Sunday, October 15, 2017

Favorite (four), part forty-five

Just like in my other forty-four posts in this series, I want to take a second to single out the highlights of my recent film viewing.  Most of the films I have been glad to see but only very few have stayed with me.  This series is my filter for those and my hope is one or two will be good to you as well.

Jean Eustache's Mes Petites Amoureuses
I have long been a fan of Eustache's The Mother and the Whore but have had some difficulty tracking down the rest of his work.  And I just took a quick peek at Wikipedia and had no idea this was his only other feature.  I knew he had committed suicide young but never knew he only ever made just two features (and a good number of shorts).  This film is extraordinary, capturing a thing that I have never before seen captured on film.  The best way I can describe it is the very early awakening of the male interest in females.  It gets into the awkwardness but more than that it gets into the deep yearning and romantic creation that goes on in the head of many young boys.  There are a number of flat out brilliant sequences including Daniel's first imaginings while on a train and his encounter with the young girl Francoise in the neighboring town.

Werner Herzog's Stroszek
One of my favorite feelings as a cinephile is finding a film by a director whose work I only partially know and being inspired to track down the rest of their films.  Not only did Stroszek make me want to watch the rest of Herzog that I haven't seen yet but also get on a path to completion for Fassbinder.  Stroszek had so many things that I like but in particular I was moved by the emotiveness of Bruno S., the raw painterly quality of the camerawork, and the fact that it seemed a missing predecessor for a number of 80s movies I like a great deal including Stranger Than Paradise and the first two Leos Carax features.  And the final ten minutes have to go down as one of the greatest in the history of the medium.  They had the silent power of Anotonioni's The Passenger and embodied the absurd freewheeling nature of early Dylan better than any movie I have ever seen.

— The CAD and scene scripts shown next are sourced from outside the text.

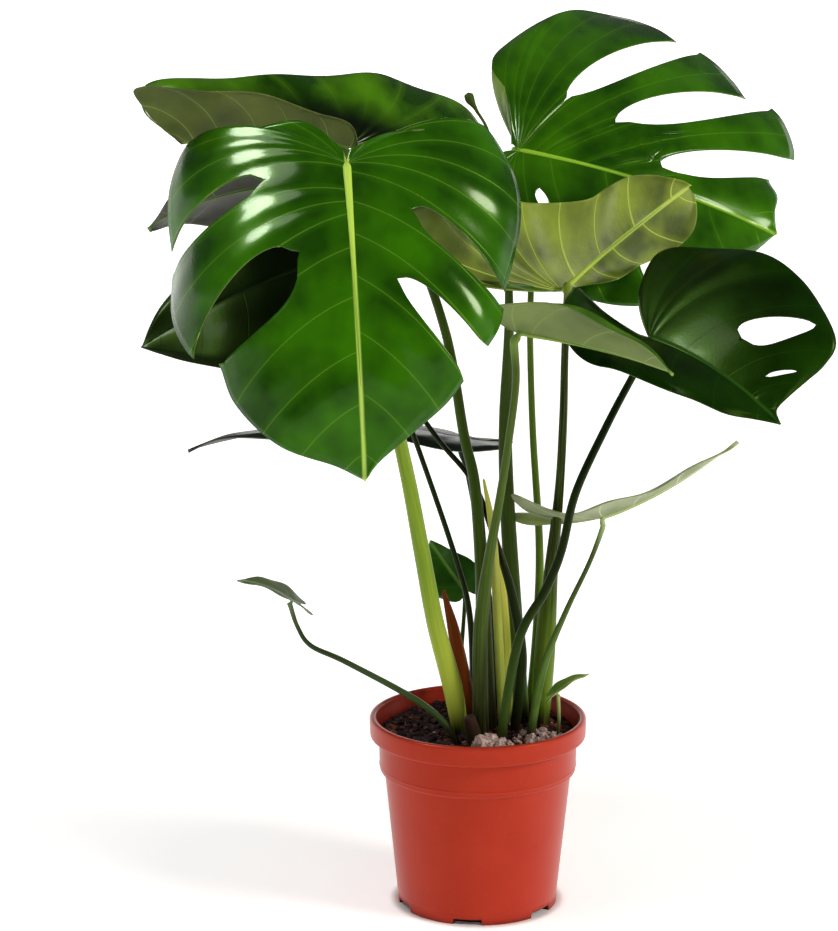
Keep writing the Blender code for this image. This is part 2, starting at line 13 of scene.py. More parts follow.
import bmesh
import bpy
import numpy as np
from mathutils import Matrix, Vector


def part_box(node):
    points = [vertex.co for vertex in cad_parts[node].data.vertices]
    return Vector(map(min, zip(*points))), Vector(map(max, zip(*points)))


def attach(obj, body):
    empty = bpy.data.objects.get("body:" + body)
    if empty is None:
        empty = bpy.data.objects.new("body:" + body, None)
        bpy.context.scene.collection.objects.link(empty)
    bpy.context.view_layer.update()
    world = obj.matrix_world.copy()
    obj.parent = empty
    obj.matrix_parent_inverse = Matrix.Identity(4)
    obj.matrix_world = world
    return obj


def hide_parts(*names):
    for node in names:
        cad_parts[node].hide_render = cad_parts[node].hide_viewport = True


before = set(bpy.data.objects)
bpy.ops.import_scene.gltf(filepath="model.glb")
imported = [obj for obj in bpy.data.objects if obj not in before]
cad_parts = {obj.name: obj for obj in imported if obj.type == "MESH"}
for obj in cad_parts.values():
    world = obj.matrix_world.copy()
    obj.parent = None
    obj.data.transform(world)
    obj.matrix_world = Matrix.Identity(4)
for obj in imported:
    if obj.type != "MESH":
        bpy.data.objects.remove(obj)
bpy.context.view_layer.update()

# %% [markdown]
# ## Helpers
#
# Paint is usually given as an sRGB hex value, while Blender's shaders want linear light,
# so one function turns one into the other. A second sets a node's inputs, and a third
# adds a node of any kind. Noise scales are in patterns per metre: 420 is one each 2.4 mm.

# %% Colours and nodes
COLOURS = {"data_type": "RGBA"}
EASED = {"interpolation_type": "SMOOTHSTEP"}


def linear(code):
    """sRGB to linear light: ((c + 0.055) / 1.055) to the power 2.4, or c / 12.92 near black."""
    srgb = np.array([int(code[i : i + 2], 16) for i in (1, 3, 5)]) / 255
    rgb = np.where(srgb > 0.04045, ((srgb + 0.055) / 1.055) ** 2.4, srgb / 12.92)
    return (*rgb.tolist(), 1.0)


def set_inputs(node, inputs):
    """Sets inputs to plain values or hex colours, or links them to an output. A node given
    for an input stands for its first output in use."""
    for socket, value in inputs.items():
        if isinstance(value, bpy.types.Node):
            value = next(output for output in value.outputs if output.enabled)
        if isinstance(value, bpy.types.NodeSocket):
            node.id_data.links.new(value, node.inputs[socket])
        else:
            node.inputs[socket].default_value = linear(value) if isinstance(value, str) else value


def add_node(tree, kind, inputs=None, **settings):
    """Adds a node, with its settings by name and then its inputs."""
    node = tree.nodes.new("ShaderNode" + kind)
    for name, value in settings.items():
        setattr(node, name, value)
    set_inputs(node, inputs or {})
    return node


def new_material(name, **inputs):
    """A material with its shader's plain values set: (material, shader, add), where add
    adds a node to it."""
    made = bpy.data.materials.new(name)
    made.use_nodes = True
    shader = made.node_tree.nodes["Principled BSDF"]
    set_inputs(shader, {socket.replace("_", " "): value for socket, value in inputs.items()})
    return made, shader, functools.partial(add_node, made.node_tree)


def from_axis(add, place):
    """The distance from the vertical axis: the length of (x, y, 0)."""
    level = add("VectorMath", {0: place, 1: (1.0, 1.0, 0.0)}, operation="MULTIPLY")
    return add("VectorMath", {0: level}, operation="LENGTH")


# %% [markdown]
# Every new piece is a grid of points, worked out as whole arrays. Its faces follow from
# the grid's size alone. Where the grid's edges meet, as round a tube or at a pole, the
# points fall on each other and are merged, which closes the surface.

# %% From a grid to a piece
def grid_faces(rows, columns):
    """Four-sided faces between each grid point, the next in its row, and the row after."""
    i = np.arange(rows - 1)[:, None] * columns
    j = np.arange(columns - 1)[None, :]
    corners = [i + j, i + j + 1, i + columns + j + 1, i + columns + j]
    return np.stack(corners, axis=-1).reshape(-1, 4)


def round_points(radius, angle, height):
    """Points about Z: (radius cos angle, radius sin angle, height)."""
    parts = [radius * np.cos(angle), radius * np.sin(angle), height]
    return np.stack(np.broadcast_arrays(*parts), axis=-1)


def make_piece(name, points, faces=None, uv=None, closed=True, merge=1e-6):
    """A smooth mesh object from points, faces, or else those of the points' own grid, and
    {UV map name: (u, v) of each point}."""
    if faces is None:
        faces = grid_faces(*points.shape[:2])
    mesh = bpy.data.meshes.new(name)
    mesh.from_pydata(points.reshape(-1, 3), [], faces)
    for layer, values in (uv or {}).items():
        corners = values.reshape(-1, 2)[faces.ravel()].astype(np.float32)
        mesh.uv_layers.new(name=layer).uv.foreach_set("vector", corners.ravel())
    shape = bmesh.new()
    shape.from_mesh(mesh)
    bmesh.ops.remove_doubles(shape, verts=shape.verts, dist=merge)
    bmesh.ops.dissolve_degenerate(shape, edges=shape.edges, dist=merge)
    if closed:
        bmesh.ops.recalc_face_normals(shape, faces=shape.faces)
    shape.to_mesh(mesh)
    shape.free()
    mesh.shade_smooth()
    piece = bpy.data.objects.new(name, mesh)
    bpy.context.scene.collection.objects.link(piece)
    return piece


def keep(piece, slot, *nodes):
    """The piece rides on the plant's one body and stands for these CAD nodes."""
    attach(piece, "root")
    if nodes:
        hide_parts(*nodes)
    return piece


# %% [markdown]
# ## Camera
#
# A long lens from three metres away and a little above the leaves, looking down by 13
# degrees. From there the rim shows as an ellipse, with the soil inside it.

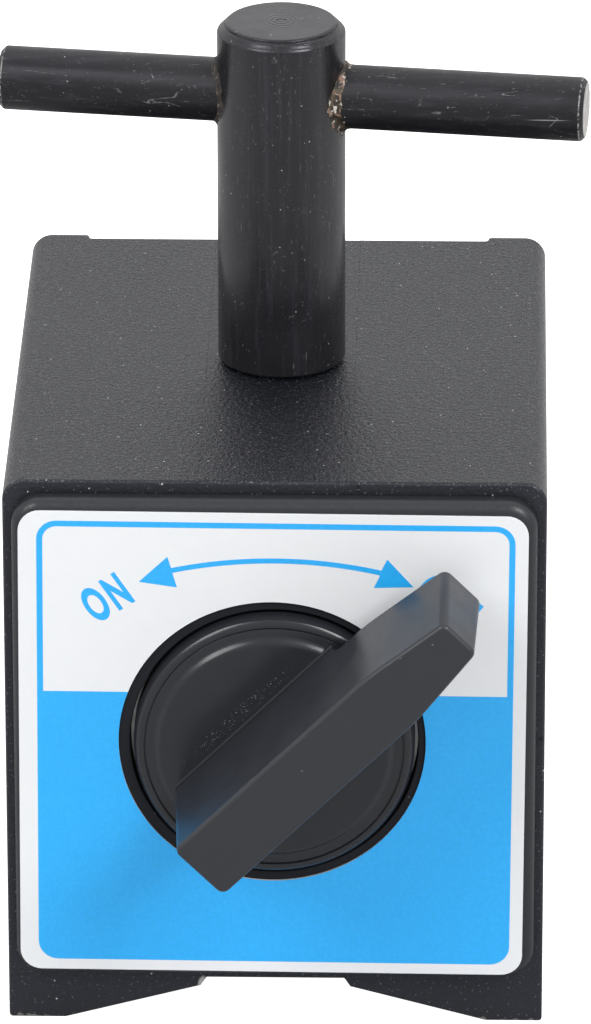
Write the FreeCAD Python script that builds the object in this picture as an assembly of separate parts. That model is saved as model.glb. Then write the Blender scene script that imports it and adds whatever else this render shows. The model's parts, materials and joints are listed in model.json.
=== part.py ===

Howard Deutch's Pretty in Pink
I actually had never seen this before in its entirety and sure I'm being sentimental, and sure I'm being overly nostalgic, but I think Hughes captured (or formed?) the zeitgeist of that time better than anyone else in American film.  I felt real chemistry whenever Ringwald or McCarthy was on screen and believed the music, the clothes, the colors, the record stores, and pretty much every other great detail of the Hughes world.  

Werner Herzog's Cobra Verde
Not an easy film.  In its disjointedness, it felt reminiscent of something Welles might have made in the 50s or 60s.  And as a rougher and rawer Aguirre, it had me thinking about Peckinpah's Bring Me the Head of Alfredo Garcia, a pure creation from a master filmmaker who seemed to no longer care if his audience was following.  Yet, the passion of Herzog pushes way past any financial limitations.  His pet theme of human greed comes through as well as in anything of his I have seen and the brilliant images by the sea in the final minutes serve as the perfect illustration for the preoccupations that led him to make this very amorphous work.